Sunday, April 27, 2014

From Journalist to Writer: How Difficult is the Transition?

In a recent interview with several book bloggers about my book Finding Billy Battles, I was asked if the transition from journalist to writer was difficult. Here is how I answered:

It was not as difficult as some people might think. For one thing, journalists ARE writers. In fact, writing compelling nonfiction is in some ways even more difficult than writing fiction. For one thing, you are constrained by the facts, the people you talk with and the events you cover, whereas authors of fiction are allowed to invent facts, people and events.

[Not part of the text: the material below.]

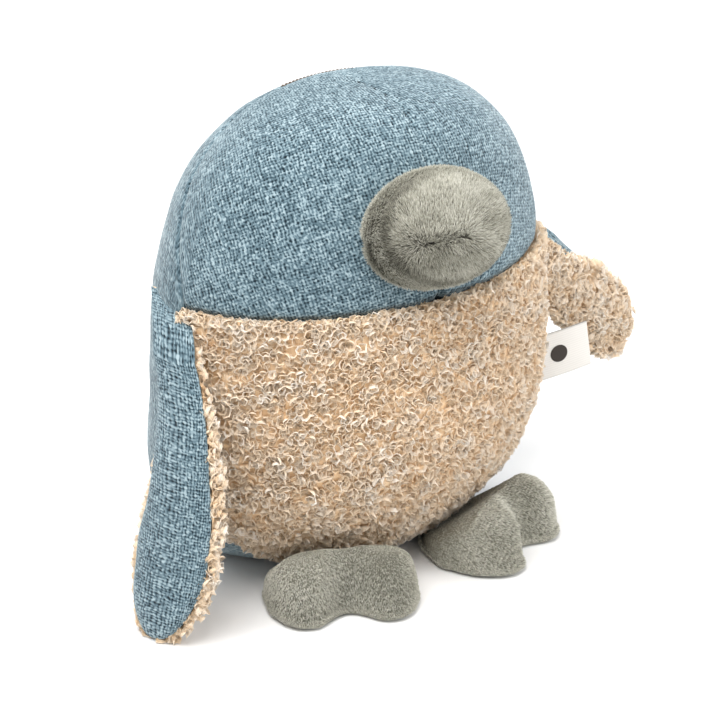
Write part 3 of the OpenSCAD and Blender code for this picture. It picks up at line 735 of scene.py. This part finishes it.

Some of the writing I am most proud of during my days as a foreign correspondent with the Chicago Tribune were my longer form cover stories I wrote for the Chicago Tribune Sunday Magazine. These were 3,000-5,000 word profiles of people and events and places.

For example, I once did a cover piece on Bangkok's Klongs (canals) and the people who live and work along them. I did another on the Amazon River basin and yet another on late Total Quality Management guru W. Edwards Deming. I still look at those pieces and marvel that I even wrote them.

I consider my 27 years as a journalist the best training ground I could have had for writing fiction. I learned how to gather information, how to organize it and how to write it compellingly. Reporting is the journalist's word for Research. 

And research is critical to anybody who writes historical fiction--or any fiction for that matter, even science fiction. If you don't have a command of some science, scientific theory, physics, or some other facet of scientific thought when attempting to create an imagined world or universe, your readers will not be able to suspend belief. For one thing, they won't trust you.

As I learned during my life covering war, revolution and other forms of mayhem from S.E. Asia to China to El Salvador and Nicaragua, trust is critical for a journalist. It is a key measure of one's credibility. Without credibility a journalist is nothing more than a hack.

Today hundreds of thousands of hacks populate the blogosphere spewing forth whatever they want with little or no credibility to back them up. Many have no idea how to do accurate news gathering and instead grab whatever they can from secondary or tertiary sources to support whatever political agenda they may adhere to or are intent on promoting.

That is NOT journalism. That is "Hackery." I think the same can be said for lazy authors who fail to do requisite research for their books.


So, for me the transition from journalist to author of fiction was fairly seamless. Granted, writing fiction requires a different form of creativity. You are, after all, creating people, events, places, conflict, etc. from some inner place. 

In my case, I have attempted to do my creating not only from my inner muse, but from my own experiences and interactions with the broad array of both good and bad but always fascinating people I came to know during my days traveling the world for the Chicago Tribune. That is why I call my book a work of "Faction."